Self-Service Coin-Op Bays
You control the wand and the pressure. These give you more control over where water and soap are applied, which is useful for wheel wells, undercarriages, and tight spots. The tradeoff is time and effort. Prices typically run by the minute or by token.
Hand Wash and Detail Services
Full-service hand washes involve attendants washing, drying, and often lightly cleaning the interior. Detail shops go further — clay bar treatments, paint polish, wax or ceramic coating application, interior deep cleaning. These services cost more (detail packages can range widely from $100 to several hundred dollars depending on vehicle size and service level) but offer the most thorough and least abrasive results.

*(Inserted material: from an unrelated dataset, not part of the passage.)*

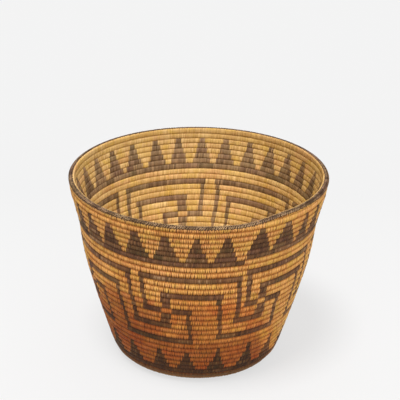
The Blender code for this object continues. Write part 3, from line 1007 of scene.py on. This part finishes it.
def worn(n, where, outer, dark, light, claw):
    """Joins both splints' colours, and darkens them by height and by side: browning with painted
    shade near the heel, painted shade inside at the top and on the right, and painted light on both
    sides outside.
    """
    x, y, height = n.split(where)
    inner = n.minus(1.0, outer)
    # Painted light: the lower colours lie lower at both sides, most at the right.
    higher = n.plus(n.range(x, *PAINTED_LIGHT_LEFT), n.range(x, *PAINTED_LIGHT_RIGHT))
    uneven_edge = n.range(n.noise(where, *BROWN_NOISE), *BROWN_UNEVEN)
    lower = n.minus(n.minus(height, higher), uneven_edge)
    ruddy = n.times(
        n.range(n.noise(where, *RUDDY_NOISE), *RUDDY_SPOTS), n.range(lower, *RUDDY_HEIGHTS)
    )
    light = n.leave(n.times(ruddy, outer), light, RUDDY)
    colour = n.mix(dark, light, claw)
    colour = n.leave(n.times(n.range(lower, *AMBER_HEIGHTS), outer), colour, AMBER)
    # Browning and painted shade near the heel, reaching higher at the left.
    lowest = n.range(n.minus(lower, n.range(x, *HEEL_SHADE_LEFT)), *HEEL_BROWN_AND_SHADE_HEIGHTS, smooth=True)
    colour = n.leave(n.times(lowest, outer), colour, n.mix(dark, HEEL_BROWN_AND_SHADE, DARK_HEEL_BROWN_AND_SHADE))
    # Painted shade inside, on the upper rounds.
    colour = n.leave(n.times(n.range(height, *INSIDE_TOP_SHADE_HEIGHTS), inner), colour, INSIDE_TOP_SHADE)
    # Painted shade inside, on the right.
    colour = n.leave(n.times(n.range(x, *INSIDE_RIGHT_SHADE_X), inner), colour, INSIDE_RIGHT_SHADE)
    # Painted light on both sides outside.
    sideways = n.math("DIVIDE", n.math("ABSOLUTE", x), n.length(n.join(x, y, 0.0)))
    colour = n.leave(n.times(n.range(sideways, *SIDES_PAINTED_LIGHT_SHARES), outer), colour, SIDES_PAINTED_LIGHT)
    return n.mix(n.times(n.range(height, *FOOT_HEIGHTS), outer), colour, FOOT_TAN)


def braid_material():
    """Devil's claw of the braid, rubbed pale along its top, with painted shade under crossings and
    at the strands' sides.
    """
    material = bpy.data.materials.new("devils_claw_braid")
    n = Nodes(material)
    _, tone, hue = n.attribute("stitch")
    over, across, tooth = n.attribute("place")
    where = n.add("ShaderNodeTexCoord").outputs["Object"]
    _, y, _ = n.split(where)
    wear = n.plus(n.noise(where, *WEAR_NOISE), n.range(y, *BRAID_FRONT))
    fleck = n.noise(where, *FLECK_NOISE)
    colour = n.mix(tone, BRAID_DEEP, BRAID_PALE)
    colour = n.mix(n.range(hue, *BRAID_PURPLE_HUES), colour, BRAID_PURPLE)
    colour = n.mix(n.range(wear, *BRAID_WORN_SPOTS), colour, BRAID_WORN)
    flecks = n.times(n.range(fleck, *BRAID_FLECK_SPOTS), n.range(wear, *BRAID_FLECK_WEAR))
    colour = n.mix(flecks, colour, BRAID_FLECK)
    # Painted shade where a strand passes under another.
    colour = n.leave(n.range(over, *BRAID_UNDER_SHADE_SHARES, smooth=True), colour, BRAID_UNDER_SHADE)
    patches = n.range(n.noise(where, *PATCH_NOISE), *BRAID_PATCH_SPOTS)
    colour = n.leave(patches, colour, BRAID_PATCH)
    colour = n.mix(tooth, colour, BRAID_TOOTH)
    # Painted shade at the strands' sides.
    colour = n.leave(n.range(n.off_middle(across), *BRAID_EDGE_SHADE_WIDTHS), colour, BRAID_EDGE_SHADE)
    n.finish(colour, fleck, BRAID_ROUGHNESS, BRAID_SPECULAR)
    return material


def grey(level):
    return (level, level, level, 1.0)


def add_floor():
    mesh = bpy.data.meshes.new("floor")
    h, z = FLOOR_HALF, -FLOOR_DROP
    mesh.from_pydata([(-h, -h, z), (h, -h, z), (h, h, z), (-h, h, z)], [], [(0, 1, 2, 3)])
    floor = bpy.data.objects.new("floor", mesh)
    bpy.context.scene.collection.objects.link(floor)
    paper = bpy.data.materials.new("paper")
    n = Nodes(paper)
    n.tree.nodes.remove(n.tree.nodes["Principled BSDF"])
    bounce, shown = (n.add("ShaderNodeBsdfDiffuse") for _ in range(2))
    bounce.inputs[0].default_value = grey(FLOOR_BOUNCE)
    shown.inputs[0].default_value = grey(FLOOR_SHOWN)
    _, y, _ = n.split(n.add("ShaderNodeNewGeometry").outputs["Position"])
    glow = n.add("ShaderNodeEmission")
    n.link(n.range(y, *FLOOR_FALL, *FLOOR_GLOW), glow.inputs[1])
    both = n.add("ShaderNodeAddShader")
    n.feed(both.inputs, glow.outputs[0], shown.outputs[0])
    n.by_camera("Material Output", both.outputs[0], bounce.outputs[0])
    mesh.materials.append(paper)
    return floor


def add_world():
    world = bpy.data.worlds.new("studio")
    bpy.context.scene.world = world
    n = Nodes(world)
    lit = n.tree.nodes["Background"]
    lit.inputs[0].default_value = grey(1.0)
    lit.inputs[1].default_value = SKY
    shown = n.add("ShaderNodeBackground")
    shown.inputs[0].default_value = grey(BACKGROUND)
    n.by_camera("World Output", shown.outputs[0], lit.outputs[0])


def add_lamps(floor):
    """Only the key lamp lights the floor, so that there is one shadow."""
    spared = bpy.data.collections.new("spared")
    spared.objects.link(floor)
    spared.collection_objects[0].light_linking.link_state = "EXCLUDE"
    for name, azimuth, height, strength, width in LAMPS:
        lamp = bpy.data.lights.new(name, "SUN")
        lamp.energy = strength
        lamp.angle = math.radians(width)
        light = bpy.data.objects.new(name, lamp)
        light.rotation_euler = (math.radians(90.0 - height), 0.0, math.radians(azimuth))
        bpy.context.scene.collection.objects.link(light)
        if name != "key":
            light.light_linking.receiver_collection = spared


def add_camera():
    data = bpy.data.cameras.new("camera")
    data.lens = CAMERA_LENS
    data.sensor_width = CAMERA_SENSOR
    data.shift_x = CAMERA_SHIFT
    data.clip_start, data.clip_end = CAMERA_CLIP
    camera = bpy.data.objects.new("camera", data)
    ahead = Vector((0.0, math.cos(CAMERA_PITCH), -math.sin(CAMERA_PITCH)))
    over = Vector((0.0, math.sin(CAMERA_PITCH), math.cos(CAMERA_PITCH)))
    side = Vector((1.0, 0.0, 0.0))
    right = side * math.cos(CAMERA_ROLL) + over * math.sin(CAMERA_ROLL)
    up = over * math.cos(CAMERA_ROLL) - side * math.sin(CAMERA_ROLL)
    turn = Matrix((right, up, -ahead)).transposed().to_4x4()
    camera.matrix_world = Matrix.Translation(CAMERA_AT) @ turn
    bpy.context.scene.collection.objects.link(camera)
    bpy.context.scene.camera = camera


main()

Waterless or Rinseless Washes
Some detailers and mobile services offer waterless wash products applied by hand with microfiber towels. These are popular in drought-conscious California, where water conservation matters. They work well for lightly soiled vehicles but aren't a substitute for a full wash on heavily contaminated paint.
What Affects Which Wash Type Makes Sense
Not every wash type is right for every vehicle or situation. Several variables shape the decision:
| Factor | Why It Matters |
|---|---|
| Paint condition | Older or repainted panels are more vulnerable to brush marks |
| Vehicle finish | Matte, satin, or vinyl-wrapped vehicles need wash products labeled safe for those surfaces |
| Vehicle size | Larger trucks and SUVs may not fit standard tunnel dimensions |
| Contamination level | Heavy grime, tar, or sap may need chemical pre-treatment |
| Recent wax or coating | Harsh detergents strip wax faster; some coatings require pH-neutral soaps |
| Water restrictions | California periodically enforces conservation rules affecting commercial wash operations |
🚗 If your vehicle has a ceramic coating or paint protection film, standard tunnel washes with harsh chemicals can degrade those products faster than hand washing with appropriate soaps.

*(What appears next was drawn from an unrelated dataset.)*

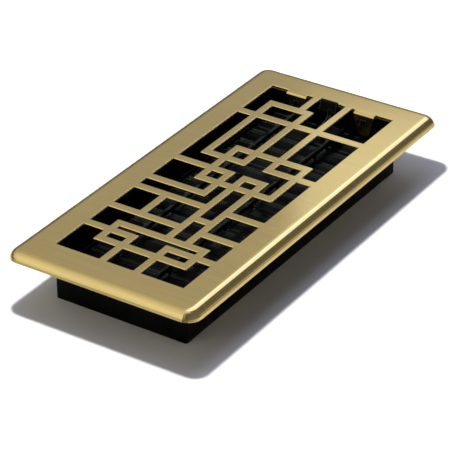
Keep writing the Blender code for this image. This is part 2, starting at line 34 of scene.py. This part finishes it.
# Brass, at its darkest and palest
BRASS_DARK = (0.50, 0.37, 0.118, 1.0)
BRASS_PALE = (0.75, 0.575, 0.215, 1.0)
ALONG_GROOVES = (0.02, 1.0, 0.02)  # draws noise out along X, and down the rim
ALONG_STREAKS = (0.04, 1.0, 0.04)
GROOVE_DIRECTION = (1.0, 0.0, 0.0)
TANGENT_NUDGE = (0.0, 0.002, 0.01)  # keeps the tangent from vanishing where a face looks along X
PUNCH_ROLL = 0.0007

# Plastic
PLASTIC_DARK = (0.0006, 0.0007, 0.0006, 1.0)
PLASTIC_PALE = (0.0012, 0.0014, 0.0013, 1.0)
DUST = (0.018, 0.018, 0.016, 1.0)
# Paler colour painted along sharp edges: a painted highlight in place of the overhead lamp's glints
# on the crests.
PAINTED_EDGE_HIGHLIGHT = (0.030, 0.037, 0.032, 1.0)
EDGE_HIGHLIGHT_RADIUS = 0.0010
MOULD_RADIUS = 0.0004

# Studio
FLOOR_HALF = 3.0
FLOOR_DROP = 0.0002
PAPER = (0.55, 0.55, 0.555, 1.0)
SKY_TINT = (1.0, 0.99, 0.99, 1.0)
STRIP_TINT = (0.87, 0.95, 1.32, 1.0)
OVERHEAD_PLACE = (-0.150, 0.015, 0.92)
OVERHEAD_POWER = 20.0
OVERHEAD_DIAMETER = 0.11
SOFTBOX_PLACE = (-0.082, 0.330, 0.247)
SOFTBOX_TARGET = (0.095, 0.012, 0.039)
SOFTBOX_POWER = 0.038
SOFTBOX_WIDTH = 0.13
SOFTBOX_HEIGHT = 0.15
SOFTBOX_COLOUR = (0.97, 1.0, 1.0)

# Camera
CAMERA_AZIMUTH = math.radians(34.065)
CAMERA_ELEVATION = math.radians(30.9502)
CAMERA_ROLL = math.radians(-0.9004)
CAMERA_PLACE = Vector((0.7331598, -1.0925199, 0.7940754))
SENSOR_WIDTH = 36.0
LENS = 191.6867


# ---------------------------------------------------------------- node helpers


class Graph:
    """Adds nodes to a material and links them."""

    def __init__(self, name):
        self.material = bpy.data.materials.new(name)
        self.material.use_nodes = True
        self.tree = self.material.node_tree
        self.shader = self.tree.nodes["Principled BSDF"]

    def link(self, source, target):
        self.tree.links.new(source, target)

    def feed(self, what, socket):
        """Gives a socket a constant or another node's output."""
        if hasattr(what, "is_output"):
            self.link(what, socket)
        else:
            socket.default_value = what

    def math(self, operation, a, b=0.0, clamp=False):
        made = self.tree.nodes.new("ShaderNodeMath")
        made.operation = operation
        made.use_clamp = clamp
        self.feed(a, made.inputs[0])
        self.feed(b, made.inputs[1])
        return made.outputs[0]

    def product(self, *terms):
        total = terms[0]
        for term in terms[1:]:
            total = self.math("MULTIPLY", total, term)
        return total

    def add(self, *terms):
        total = terms[0]
        for term in terms[1:]:
            total = self.math("ADD", total, term)
        return total

    def ramp(self, factor, low, high, start=0.0, end=1.0):
        """A number that goes smoothly from start to end as factor goes from low to high."""
        made = self.tree.nodes.new("ShaderNodeMapRange")
        made.interpolation_type = "SMOOTHSTEP"
        self.feed(factor, made.inputs["Value"])
        made.inputs["From Min"].default_value = low
        made.inputs["From Max"].default_value = high
        made.inputs["To Min"].default_value = start
        made.inputs["To Max"].default_value = end
        return made.outputs["Result"]

    def mix(self, factor, first, second):
        """A colour between two others."""
        made = self.tree.nodes.new("ShaderNodeMix")
        made.data_type = "RGBA"
        self.feed(factor, made.inputs["Factor"])
        self.feed(first, made.inputs["A"])
        self.feed(second, made.inputs["B"])
        return made.outputs["Result"]

    def vector(self, operation, a, b):
        made = self.tree.nodes.new("ShaderNodeVectorMath")
        made.operation = operation
        self.feed(a, made.inputs[0])
        self.feed(b, made.inputs[1])
        return made

    def noise(self, scale, stretch=(1.0, 1.0, 1.0), detail=3.0, roughness=0.5):
        """Noise over the object's own coordinates, in metres; a small stretch draws it out."""
        place = self.tree.nodes.new("ShaderNodeTexCoord")
        mapping = self.tree.nodes.new("ShaderNodeMapping")
        mapping.inputs["Scale"].default_value = stretch
        self.link(place.outputs["Object"], mapping.inputs["Vector"])
        made = self.tree.nodes.new("ShaderNodeTexNoise")
        made.inputs["Scale"].default_value = scale
        made.inputs["Detail"].default_value = detail
        made.inputs["Roughness"].default_value = roughness
        self.link(mapping.outputs["Vector"], made.inputs["Vector"])
        return made.outputs["Fac"]

    def axis(self, name):
        """One of the object's own coordinates, in metres."""
        place = self.tree.nodes.new("ShaderNodeTexCoord")
        split = self.tree.nodes.new("ShaderNodeSeparateXYZ")
        self.link(place.outputs["Object"], split.inputs[0])
        return split.outputs[name]

    def true_normal(self):
        return self.tree.nodes.new("ShaderNodeNewGeometry").outputs["Normal"]

    def rounded(self, radius, samples=6):
        """The normal as if every edge had this radius."""
        made = self.tree.nodes.new("ShaderNodeBevel")
        made.samples = samples
        made.inputs["Radius"].default_value = radius
        return made.outputs["Normal"]

    def sharp_edge_mask(self, radius, low, high):
        """1 on sharp edges and 0 elsewhere: the rounded normal against the true one."""
        turned = self.vector("DOT_PRODUCT", self.rounded(radius), self.true_normal())
        return self.ramp(turned.outputs["Value"], high, low)

    def bump(self, height, distance, strength, normal):
        made = self.tree.nodes.new("ShaderNodeBump")
        made.inputs["Distance"].default_value = distance
        made.inputs["Strength"].default_value = strength
        self.link(height, made.inputs["Height"])
        self.link(normal, made.inputs["Normal"])
        return made.outputs["Normal"]

    def rolled_edges(self, radius, half_x, half_y, lowest):
        """The normal with edges rounded by the punch, only round the openings and near the top."""
        inside_x = self.math("LESS_THAN", self.math("ABSOLUTE", self.axis("X")), half_x)
        inside_y = self.math("LESS_THAN", self.math("ABSOLUTE", self.axis("Y")), half_y)
        high = self.math("GREATER_THAN", self.axis("Z"), lowest)
        made = self.tree.nodes.new("ShaderNodeMix")
        made.data_type = "VECTOR"
        self.link(self.product(inside_x, inside_y, high), made.inputs[0])
        self.link(self.true_normal(), made.inputs[4])
        self.link(self.rounded(radius, samples=12), made.inputs[5])
        return made.outputs[1]

    def principled(self, **inputs):
        for key, value in inputs.items():
            self.feed(value, self.shader.inputs[key.replace("_", " ")])
        return self.material


class Sky(Graph):
    """The studio round the object, as light that depends only on the direction it comes from."""

    def __init__(self, name):
        self.world = bpy.data.worlds.new(name)
        self.world.use_nodes = True
        self.tree = self.world.node_tree
        place = self.tree.nodes.new("ShaderNodeTexCoord")
        split = self.tree.nodes.new("ShaderNodeSeparateXYZ")
        self.link(place.outputs["Generated"], split.inputs[0])
        self.x, self.y, self.z = (split.outputs[name] for name in "XYZ")


# ---------------------------------------------------------------- materials


def brushed_brass():
    """Lacquered brass brushed along X."""
    g = Graph("brushed_brass_look")
    fine = g.noise(1100.0, ALONG_GROOVES, 3.0, 0.6)
    broad = g.noise(260.0, ALONG_STREAKS, 2.0, 0.5)
    stain = g.noise(18.0, (0.6, 1.0, 1.0), 3.0, 0.55)
    streaks = g.add(g.ramp(fine, 0.3, 0.7, -0.09, 0.09), g.ramp(broad, 0.3, 0.7, -0.04, 0.04))
    tone = g.math("ADD", streaks, g.ramp(stain, 0.35, 0.65, 0.42, 0.58), clamp=True)
    roughness = g.add(g.ramp(fine, 0.3, 0.7, -0.02, 0.02), g.ramp(stain, 0.3, 0.7, 0.19, 0.23))
    edges = g.rolled_edges(PUNCH_ROLL, FIELD_HALF_X, FIELD_HALF_Y, FACE_TOP - ROLL_DEPTH)
    # The grooves run along X, so highlights spread at right angles to X over the surface.
    across = g.vector("CROSS_PRODUCT", GROOVE_DIRECTION, g.true_normal())
    tangent = g.vector("ADD", across.outputs["Vector"], TANGENT_NUDGE)
    return g.principled(
        Base_Color=g.mix(tone, BRASS_DARK, BRASS_PALE),
        Metallic=1.0,
        Roughness=roughness,
        Normal=g.bump(fine, 0.00001, 0.06, edges),
        Anisotropic=0.45,
        Coat_Weight=0.6,
        Coat_Roughness=0.12,
        Tangent=tangent.outputs["Vector"],
    )


def moulded_plastic():
    """Black plastic with a fine grain, a little dust, and a paler colour painted along sharp edges as
    a painted highlight on the crests.
    """
    g = Graph("moulded_plastic_look")
    grain = g.noise(2600.0, detail=2.0)
    cloud = g.noise(60.0, detail=3.0)
    dust = g.noise(420.0, detail=5.0, roughness=0.7)
    colour = g.mix(g.ramp(cloud, 0.35, 0.65), PLASTIC_DARK, PLASTIC_PALE)
    colour = g.mix(g.ramp(dust, 0.60, 0.75, 0.0, 0.10), colour, DUST)
    # Sharp edges are painted paler: a painted highlight on the blades' crests and rims.
    colour = g.mix(g.sharp_edge_mask(EDGE_HIGHLIGHT_RADIUS, 0.82, 0.985), colour, PAINTED_EDGE_HIGHLIGHT)
    return g.principled(
        Base_Color=colour,
        Metallic=0.0,
        Roughness=g.add(g.ramp(cloud, 0.3, 0.7, 0.30, 0.38), g.ramp(grain, 0.3, 0.7, -0.04, 0.05)),
        Normal=g.bump(grain, 0.00003, 0.3, g.rounded(MOULD_RADIUS)),
        Specular_IOR_Level=0.07,
    )


def floor_paper():
    """Plain pale paper."""
    return Graph("floor_paper").principled(Base_Color=PAPER, Roughness=0.9, Metallic=0.0)


brass = brushed_brass()
plastic = moulded_plastic()
for name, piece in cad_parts.items():
    look = brass if name == "faceplate" else plastic
    piece.data.materials.clear()
    piece.data.materials.append(look)


# ---------------------------------------------------------------- stage


def add_floor():
    corners = [(x * FLOOR_HALF, y * FLOOR_HALF, 0.0) for x, y in ((-1, -1), (1, -1), (1, 1), (-1, 1))]
    mesh = bpy.data.meshes.new("floor")
    mesh.from_pydata(corners, [], [(0, 1, 2, 3)])
    mesh.materials.append(floor_paper())
    made = bpy.data.objects.new("floor", mesh)
    made.location.z = -FLOOR_DROP
    bpy.context.scene.collection.objects.link(made)
    return made


floor = add_floor()


# ---------------------------------------------------------------- light


def make_studio():
    """Dim walls, a bright left side for the face, and a bright strip that the long rim reflects."""
    sky = Sky("studio")
    leftward = sky.ramp(sky.x, 0.0, -0.35)
    walls = sky.ramp(sky.z, 0.10, 0.60, 0.09, 0.12)
    left = sky.product(sky.ramp(sky.x, 0.10, -0.35), sky.ramp(sky.z, 0.22, 0.46, 0.0, 0.43))
    near_left = sky.product(
        sky.ramp(sky.y, 0.35, -0.45), leftward, sky.ramp(sky.z, 0.24, 0.50, 0.05, 0.52)
    )
    near_low = sky.product(sky.ramp(sky.y, -0.50, -0.80, 0.0, 0.45), leftward)
    strip_across = sky.product(sky.ramp(sky.x, -0.36, -0.16), sky.ramp(sky.x, 0.20, 0.02))
    strip_along = sky.product(sky.ramp(sky.y, -0.35, 0.25), sky.ramp(sky.z, 0.40, 0.58, 0.0, 1.9))
    strip = sky.product(strip_across, strip_along)
    right = sky.ramp(sky.x, 0.25, 0.60, 0.0, 0.09)
    low_right = sky.product(sky.ramp(sky.x, 0.35, 0.60), sky.ramp(sky.z, 0.26, 0.12, 0.0, 1.0))
    light = sky.add(walls, left, near_left, near_low, strip, right, low_right)

    # The camera itself sees plain white behind the floor.
    seen = sky.tree.nodes.new("ShaderNodeLightPath").outputs["Is Camera Ray"]
    level = sky.add(sky.product(light, sky.math("SUBTRACT", 1.0, seen)), seen)
    tint = sky.mix(sky.math("MULTIPLY", strip, 0.6, clamp=True), SKY_TINT, STRIP_TINT)
    background = sky.tree.nodes["Background"]
    sky.link(level, background.inputs["Strength"])
    sky.link(tint, background.inputs["Color"])
    return sky.world


def add_area_light(name, place, target, power, **settings):
    data = bpy.data.lights.new(name, "AREA")
    data.energy = power
    for key, value in settings.items():
        setattr(data, key, value)
    made = bpy.data.objects.new(name, data)
    made.location = place
    direction = Vector(target) - Vector(place)
    made.rotation_euler = direction.to_track_quat("-Z", "Y").to_euler()
    bpy.context.scene.collection.objects.link(made)
    return made


bpy.context.scene.world = make_studio()
overhead = add_area_light(
    "overhead", OVERHEAD_PLACE, (0, 0, 0), OVERHEAD_POWER, shape="DISK", size=OVERHEAD_DIAMETER
)
overhead.visible_glossy = False
softbox = add_area_light(
    "softbox",
    SOFTBOX_PLACE,
    SOFTBOX_TARGET,
    SOFTBOX_POWER,
    color=SOFTBOX_COLOUR,
    shape="RECTANGLE",
    size=SOFTBOX_WIDTH,
    size_y=SOFTBOX_HEIGHT,
)
softbox.visible_camera = False


# ---------------------------------------------------------------- camera


def add_camera():
    flat = math.cos(CAMERA_ELEVATION)
    back = Vector((
        math.sin(CAMERA_AZIMUTH) * flat,
        -math.cos(CAMERA_AZIMUTH) * flat,
        math.sin(CAMERA_ELEVATION),
    ))
    sideways = Vector((math.cos(CAMERA_AZIMUTH), math.sin(CAMERA_AZIMUTH), 0.0))
    upward = back.cross(sideways)
    across = math.cos(CAMERA_ROLL) * sideways + math.sin(CAMERA_ROLL) * upward
    above = -math.sin(CAMERA_ROLL) * sideways + math.cos(CAMERA_ROLL) * upward
    data = bpy.data.cameras.new("camera")
    data.sensor_width = SENSOR_WIDTH
    data.lens = LENS
    data.clip_start = 0.01
    data.clip_end = 50.0
    made = bpy.data.objects.new("camera", data)
    axes = Matrix((across, above, back)).transposed().to_4x4()
    made.matrix_world = Matrix.Translation(CAMERA_PLACE) @ axes
    bpy.context.scene.collection.objects.link(made)
    return made


bpy.context.scene.camera = add_camera()
bpy.context.scene.view_settings.view_transform = "Standard"
bpy.context.scene.view_settings.look = "None"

California-Specific Considerations
California has specific regulations that affect car washing, particularly around water use and runoff. Commercial car washes in Mountain View are subject to stormwater runoff regulations — wash water from commercial facilities must be collected and treated rather than flowing into storm drains. This is one reason professional car washes are considered more environmentally regulated than washing in your driveway, where soapy water typically runs directly into storm drains.
Home driveway washing is generally discouraged or restricted in many California municipalities, especially during drought conditions. Mountain View operates under Santa Clara Valley Water District guidelines, which can change based on water supply conditions. Checking current local restrictions before washing at home is worth doing. 💧
New Cars vs. High-Mileage Vehicles
The wash approach that works for a newer car with factory paint and a ceramic coat from the dealer is different from what's appropriate for a 15-year-old vehicle with fading clear coat or touch-up paint over rust repairs. Older paint is often more porous and sensitive to aggressive chemicals. High-pressure washes aimed directly at aging trim, door seals, or cracked weather stripping can force water into areas that take time to dry out.
Convertible owners also have specific concerns — soft tops require different cleaning products than hard paint surfaces, and high-pressure water near the seams can cause premature leaking.
The Variables That Shape Your Specific Decision
The right car wash approach in Mountain View depends on factors that aren't visible from the outside: your vehicle's paint history, whether it's been wrapped or coated, how old the clear coat is, what size the vehicle is, and how much time or budget you're working with.
Someone driving a daily-commuter sedan with original factory paint has different needs than someone maintaining a matte-finished sports car, a large pickup that's been off-road, or a newly detailed luxury vehicle. The wash that protects one can damage another.